Massachusetts Corrections Officers Federated Union (MCOFU) officials and his defense lawyers argue that Hazard had locked down the inmates in his charge before they participated in the protest, and he had been exonerated of wrongdoing in two previous internal investigations. They argued there was an attempt to make Hazard a scapegoat for results of poor administrative techniques.

According to testimony at the hearing, corrections officers had been told to post the memo but had received no explanation for it or directive as to what to tell agitated inmates.

Hazard was detached from duty with pay for 10 months following the incident, costing taxpayers approximately $40,000, MCOFU President Henry Harris said, and it cost $300,000 to bring the institution back to normal.

“There needs to be at least some level of accountability for that type of waste of taxpayers’ money,” he said.

Union corrections officers have been working without a contract for more than two years and MCOFU has called for Dennehy’s dismissal several times, including once during a union meeting in Shirley following last year’s incident.
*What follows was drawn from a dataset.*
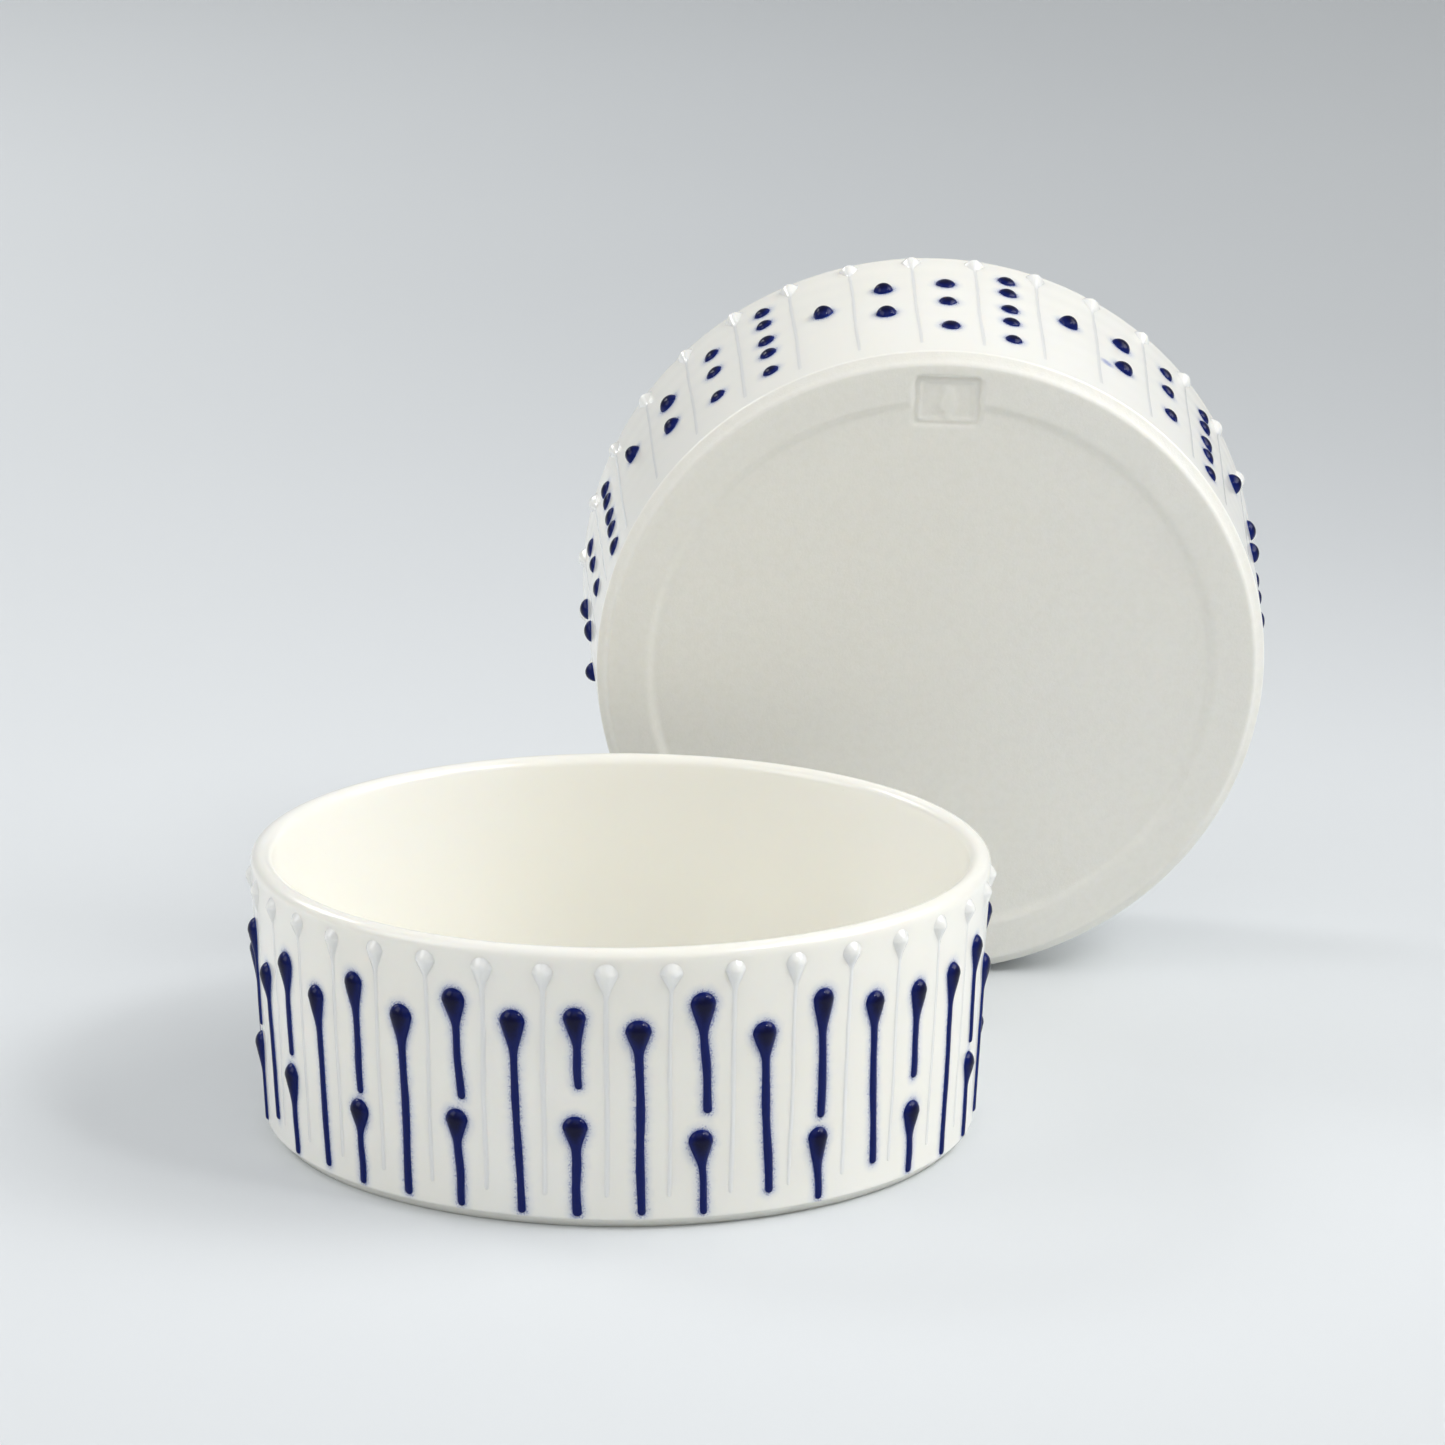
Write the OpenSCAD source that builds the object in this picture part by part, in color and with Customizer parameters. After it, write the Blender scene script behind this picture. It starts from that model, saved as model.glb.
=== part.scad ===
// Two-piece porcelain trinket box: a base and a cover, two thrown cups of one form.
// The base stands on its foot. The cover lies open behind it, on its side, on its foot edge
// and one of its dots. Each cup carries its own pattern of slip-trailed drops.
// Origin: centre of the base's foot, on the table. +Z up, -Y towards the front.

/* [Cup] */
// Outer diameter at the rim
cup_d = 100; // [98:0.5:102]
// Outer diameter just above the foot edge
foot_d = 96.2; // [95.2:0.1:96.6]
// Height from foot to rim
cup_h = 38.2; // [37.8:0.1:40]
// Thickness of the wall, which is also the full round of the rim
wall_t = 2.9; // [2.4:0.1:3.4]
// Thickness of the floor at the middle
floor_t = 3.2; // [2.8:0.1:4]
// Height and width of the bevel between wall and foot
foot_edge = 1.5; // [1.2:0.1:1.8]
// Radius inside, between wall and floor
inner_corner = 7; // [5:0.5:9]
// Diameter of the shallow recess inside the foot ring
recess_d = 80.4; // [78:0.2:82]
// Depth of that recess
recess_depth = 0.5; // [0.3:0.1:0.7]

/* [Stamp under the foot] */
// Width of the stamped panel, along the foot's edge
stamp_w = 10; // [8:0.5:12]
// Height of the stamped panel, across the foot ring
stamp_h = 7.8; // [6.6:0.2:8.4]
// Distance of the panel's centre from the cup's axis
stamp_at = 41; // [40:0.5:42]
// Depth of the panel below the foot ring
stamp_depth = 0.9; // [0.8:0.1:1.1]

/* [Drops] */
// Columns of colour round each cup, with a white drop between each two
columns = 36; // [36]
// Width of a white drop's head
white_w = 2.3; // [1.8:0.1:2.6]
// How far a white drop's head stands out of the wall
white_out = 1.3; // [1:0.1:1.4]
// Height of the white heads above the foot
white_z = 35; // [34.6:0.1:35.2]
// Width of a blue drop's head
blue_w = 3.3; // [3:0.1:3.5]
// How far a blue drop's head stands out of the wall
blue_out = 1.1; // [0.9:0.05:1.2]
// Width of a blue drop's tail
tail_w = 1.5; // [1.3:0.1:1.7]

/* [Dots on the cover] */
// Width of a large dot, in the columns of one and of two
dot_w = 3.7; // [3.4:0.1:3.8]
// How far a single dot stands out of the wall
single_out = 1.45; // [1.4:0.05:1.5]
// How far a dot of two stands out of the wall
double_out = 1.2; // [1:0.05:1.25]
// Width of a small dot, in the columns of three and of five
small_dot_w = 3; // [2.6:0.1:3.1]
// How far a small dot stands out of the wall
small_dot_out = 0.85; // [0.7:0.05:0.9]

/* [Place of the open cover] */
// Sideways place of the cover's foot, from the base's axis
cover_x = 43.6; // [20:0.1:60]
// Place of the cover's foot behind the base's axis
cover_y = 61.7; // [58:0.1:80]
// Turn of the cover about the vertical
cover_turn = 1.5; // [-5:0.5:5]

/* [Hidden] */

porcelain = "#f1f1ec";
cobalt = "#101a5c";

foot_r = foot_d/2;
rim_r = cup_d/2;
rim_round = wall_t/2;
// The wall leans outwards by this angle, from the foot edge to the rim's round.
draft = atan2(rim_r - foot_r, cup_h - rim_round - foot_edge);
recess_slope = 0.6;     // width of the slope at the recess's edge
sunk = 0.3;             // how deep a drop's back lies in the wall
pitch = 360/columns;

function wall_r(z) = foot_r + (z - foot_edge)*tan(draft);

// Radius of the sphere whose cap is this wide and stands out this far
function cap_r(w, out) = (w*w/4 + out*out)/(2*out);

// A hand-made unevenness between -1 and 1, different for each k and use
function uneven(k, use) = sin(137*k + 71*use);

function arc(x, y, r, from, to, steps = 10) =
    [for (i = [0:steps]) let (a = from + (to - from)*i/steps) [x + r*cos(a), y + r*sin(a)]];

// ---- the cup that both pieces share -------------------------------------

module cup_solid() {
    rim_x = rim_r - rim_round;
    rim_y = cup_h - rim_round;
    corner_y = floor_t + inner_corner;
    corner_x = wall_r(corner_y) - wall_t/cos(draft) - inner_corner;
    bevel_bulge = 0.6*foot_edge;
    rotate_extrude($fn = 144)
        polygon(concat(
            [[0, recess_depth], [recess_d/2, recess_depth], [recess_d/2 + recess_slope, 0]],
            [[foot_r - foot_edge, 0], [foot_r - foot_edge + bevel_bulge, foot_edge - bevel_bulge]],
            [[foot_r, foot_edge]],
            arc(rim_x, rim_y, rim_round, -draft, 180 - draft, 16),
            arc(corner_x, corner_y, inner_corner, -draft, -90),
            [[0, floor_t]]
        ));
}

module rounded_panel(w, h, r, depth) {
    linear_extrude(depth) {
        square([w - 2*r, h], center = true);
        square([w, h - 2*r], center = true);
        for (x = [-1, 1], y = [-1, 1])
            translate([x*(w/2 - r), y*(h/2 - r)]) circle(r, $fn = 24);
    }
}

// A plain panel pressed into the foot, with a raised drop and a dot in it
module stamp() {
    corner = 1.2;
    below = 1;
    turn = 2;
    raised = 0.4;
    motif_z = below + stamp_depth - raised;
    rotate([0, 0, turn]) translate([0, -stamp_at, -below]) difference() {
        rounded_panel(stamp_w, stamp_h, corner, below + stamp_depth);
        translate([0, -0.8, motif_z]) cylinder(h = 2, r = 1.3, $fn = 32);
        translate([0, 2, motif_z]) cylinder(h = 2, r = 0.6, $fn = 32);
    }
}

module cup() {
    color(porcelain) difference() {
        cup_solid();
        stamp();
    }
}

// ---- drops of slip on the wall ------------------------------------------

// Carries a shape to the wall: azimuth from the front, height above the foot.
// There x points out of the wall, z up along it; lean turns it on the wall.
module on_wall(azimuth, z, lean = 0) {
    rotate([0, 0, azimuth - 90]) translate([wall_r(z), 0, z])
        rotate([0, draft, 0]) rotate([lean, 0, 0]) children();
}

// A dome of slip this wide, standing this far out of the wall, with a flat back in the wall
module dome(w, out) {
    r = cap_r(w, out);
    back = acos((r - out - sunk)/r);
    rotate([0, 90, 0]) rotate_extrude($fn = 32)
        polygon(concat([[0, -sunk]], arc(0, out - r, r, 90 - back, 90, 6)));
}

// Half of a round turned about the wall's line, flat side in the wall; its outline
// is given as points of radius and height
module half_round(outline) {
    translate([-sunk, 0, 0]) rotate([0, 0, -90]) rotate_extrude(angle = 180, $fn = 32)
        polygon(outline);
}

// A blue drop: a domed head, a neck that narrows, and a long round tail
module blue_drop(length) {
    tail_r = tail_w/2;
    neck_r = blue_w*0.38;
    neck = blue_w*1.7;
    inside = blue_w*0.12;
    dome(blue_w, blue_out);
    half_round(concat(
        [[0, -inside]],
        arc(0, tail_r - length, tail_r, -90, 0, 3),
        [[tail_r, -neck], [tail_r*1.25, -neck*0.6], [neck_r, -inside]]
    ));
}

// A white drop: a small domed head and a thin ridge running down to the foot
module white_drop(length) {
    ridge_r = 0.5;
    inside = white_w*0.1;
    dome(white_w, white_out);
    half_round([[0, -inside], [0, -length], [ridge_r, -length], [ridge_r*1.2, -inside]]);
}

module white_drops(azimuths) {
    ridge_end = 4.5;
    color(porcelain) for (a = azimuths) on_wall(a, white_z) white_drop(white_z - ridge_end);
}

// ---- base ---------------------------------------------------------------

// The columns are laid by eye: they crowd a little on the front of the base.
function base_azimuth(k) = pitch*k - 3.3 - 3.9*sin(pitch*k + 42);
function base_lean(k, use) = 2 + 1.6*uneven(k, use);

// Heights of the heads and of the tails' ends, laid by eye; each run of nine goes round twice.
long_z = [27.2, 26, 27.5, 27.4, 23.5, 24.6, 26, 26.7, 28.1];
long_end = [2, 3.8, 4.8, 1.8, 2.5, 4.5, 2.4, 2, 1.8];
upper_z = [29, 30.7, 29.5, 27.2, 28.7, 28.5, 28.3, 29.7, 30.2];
upper_end = [19.3, 15.7, 13.1, 15, 14.9, 15.2, 15.5, 14.4, 16.6];
lower_z = [14, 12, 10.5, 10.4, 12.4, 12.7, 12.8, 12, 13.7];
lower_end = [1.8];

// Blue drops on every other column, each from its head's height down to its tail's end
module base_drops(first, heads, ends, use) {
    color(cobalt) for (i = [0:columns/2 - 1])
        let (
            k = first + 2*i,
            z = heads[i % len(heads)],
            end = ends[i % len(ends)]
        )
            on_wall(base_azimuth(k), z, base_lean(k, use)) blue_drop(z - end);
}

module base_body() { cup(); }
module base_white_drops() { white_drops([for (k = [0:columns - 1]) base_azimuth(k + 0.5)]); }
module base_long_drops() { base_drops(1, long_z, long_end, 1); }
module base_upper_drops() { base_drops(0, upper_z, upper_end, 2); }
module base_lower_drops() { base_drops(0, lower_z, lower_end, 3); }

// ---- cover --------------------------------------------------------------

// The columns open out a little over the top of the standing cover.
function cover_azimuth(k) = pitch*k + 2.8 + 3.2*sin(pitch*k);
function dot_z(k, z) = z + 0.8*uneven(k, 4) + 0.5*uneven(z, 5);

single_z = 21.8;
double_z = [25.3, 16];
triple_z = [27.5, 21, 12];
five_z = [29.8, 26, 19, 15.2, 8];

// The cover rests on the edge above its foot and on the single dot of its lowest column,
// which sits lower than the others: the table touches that corner and that dome.
rest_column = columns/2;
rest_dot_z = 18;
rest_r = cap_r(dot_w, single_out);
rest_x = (wall_r(rest_dot_z) + (single_out - rest_r)*cos(draft))
    * cos(cover_azimuth(rest_column) - 180) - foot_r;
rest_h = rest_dot_z - (single_out - rest_r)*sin(draft) - foot_edge;
rise = atan2(rest_x, rest_h) + asin(rest_r/norm([rest_x, rest_h]));
cover_z = foot_r*cos(rise) - foot_edge*sin(rise);

module in_cover() {
    translate([cover_x, cover_y, cover_z]) rotate([0, 0, cover_turn])
        rotate([rise - 90, 0, 0]) children();
}

// Dots at the given heights, on every fourth column
module cover_dots(first, heights, w, out) {
    color(cobalt) in_cover() for (k = [first:4:columns - 1], z = heights)
        on_wall(cover_azimuth(k), dot_z(k, z)) dome(w, out);
}

module cover_body() { in_cover() cup(); }
module cover_white_drops() {
    in_cover() white_drops([for (k = [0:columns - 1]) cover_azimuth(k - 0.5)]);
}
module cover_single_dots() {
    color(cobalt) in_cover() for (k = [2:4:columns - 1])
        on_wall(cover_azimuth(k), k == rest_column ? rest_dot_z : dot_z(k, single_z))
            dome(dot_w, single_out);
}
module cover_double_dots() { cover_dots(3, double_z, dot_w, double_out); }
module cover_triple_dots() { cover_dots(0, triple_z, small_dot_w, small_dot_out); }
module cover_five_dots() { cover_dots(1, five_z, small_dot_w, small_dot_out); }

base_body();
base_white_drops();
base_long_drops();
base_upper_drops();
base_lower_drops();
cover_body();
cover_white_drops();
cover_single_dots();
cover_double_dots();
cover_triple_dots();
cover_five_dots();
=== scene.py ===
from math import cos, pi, radians, sin, tan

import bmesh
import bpy
import numpy as np
from mathutils import Euler, Matrix, Vector


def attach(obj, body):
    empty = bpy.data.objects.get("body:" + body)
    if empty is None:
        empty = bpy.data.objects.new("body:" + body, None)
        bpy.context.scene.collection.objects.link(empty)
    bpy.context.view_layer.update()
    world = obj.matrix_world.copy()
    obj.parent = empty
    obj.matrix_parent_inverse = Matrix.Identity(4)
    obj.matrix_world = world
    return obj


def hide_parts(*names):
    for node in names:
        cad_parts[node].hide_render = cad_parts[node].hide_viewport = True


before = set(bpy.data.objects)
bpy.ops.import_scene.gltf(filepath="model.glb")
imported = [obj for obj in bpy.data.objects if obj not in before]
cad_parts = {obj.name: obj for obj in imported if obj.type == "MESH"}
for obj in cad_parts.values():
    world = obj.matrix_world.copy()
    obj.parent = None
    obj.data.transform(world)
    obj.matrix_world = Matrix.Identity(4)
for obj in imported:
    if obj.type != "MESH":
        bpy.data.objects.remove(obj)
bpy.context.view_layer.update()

# Lengths are in millimetres, and turn into metres where a mesh is made.
MM = 0.001

# ---- the cup that both pieces share ---------------------------------------

RIM_R = 50.0
CUP_H = 38.2
FOOT_R = 48.1
FOOT_EDGE = 1.5             # height and width of the bevel above the foot
WALL_T = 2.9
FLOOR_T = 3.2
INNER_CORNER = 7.0
RECESS_R = 40.2
RECESS_DEPTH = 0.5
ROUND = WALL_T / 2          # radius of the rim's round
DRAFT = np.arctan2(RIM_R - FOOT_R, CUP_H - ROUND - FOOT_EDGE)

# The foot's bevel, as (outwards from the flat of the foot, height).
BEVEL = [(0, 0.05), (0.28, 0.45), (0.62, 0.84), (1.02, 1.16), (FOOT_EDGE - 0.12, 1.42)]

# A generic mark pressed into the foot: a panel that holds a border, a drop and a dot.
STAMP_TURN = radians(2)
STAMP_AT = 41.0             # from the middle of the foot
STAMP_SIZE = (10.0, 7.8)
STAMP_CORNER = 1.2
STAMP_DEPTH = 0.9
MOTIF_H = 0.4
DROP_R, DROP_TAPER = 1.15, 0.3
DROP_LOW, DROP_HIGH = -0.6, 1.6
DOT_R, DOT_AT = 0.6, -2.3
BORDER_INSET, BORDER_HALF_W = 0.95, 0.18

SEGMENTS = 720              # round a cup
WALL_ROWS = 57
RIM_ROWS = 14
CORNER_ROWS = 9
BLUE_ROWS = 60              # rows above the bare foot that cobalt can bleed on
FAR = 9.0                   # a distance to the nearest cobalt that is too far to matter

# How hand-made the cups are: heights of the waves round them.
OUT_OF_ROUND = (0.10, 0.05)
RIPPLES = (0.02, 0.015)
RIM_WAVES = (0.09, 0.06)


def wall_r(z):
    """Radius of the outer wall at height z."""
    return FOOT_R + (z - FOOT_EDGE) * tan(DRAFT)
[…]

It has also called for the dismissal of MCI-Shirley warden Michael Thompson.

Rep. James Eldridge (D-Acton) made at least two unannounced visits to MCI-Shirley since last March.

Harris said in an e-mail following Hazard’s return to duty that Dennehy has neither removed nor disciplined Thompson or any other manager “with full knowledge that their reckless decision to post that notice to inmates led to the disorder ”

“The stress that Officer Hazard has endured over the past 10 months should not go unnoticed,” Harris wrote. “This situation is not uncommon. We have officers detached for long periods of time for frivolous, trumped-up charges and that is demoralizing and unacceptable.

“The officers we represent have the most difficult jobs in the commonwealth and they deserve to be treated with respect and dignity and this commissioner has failed to provide that,” he wrote.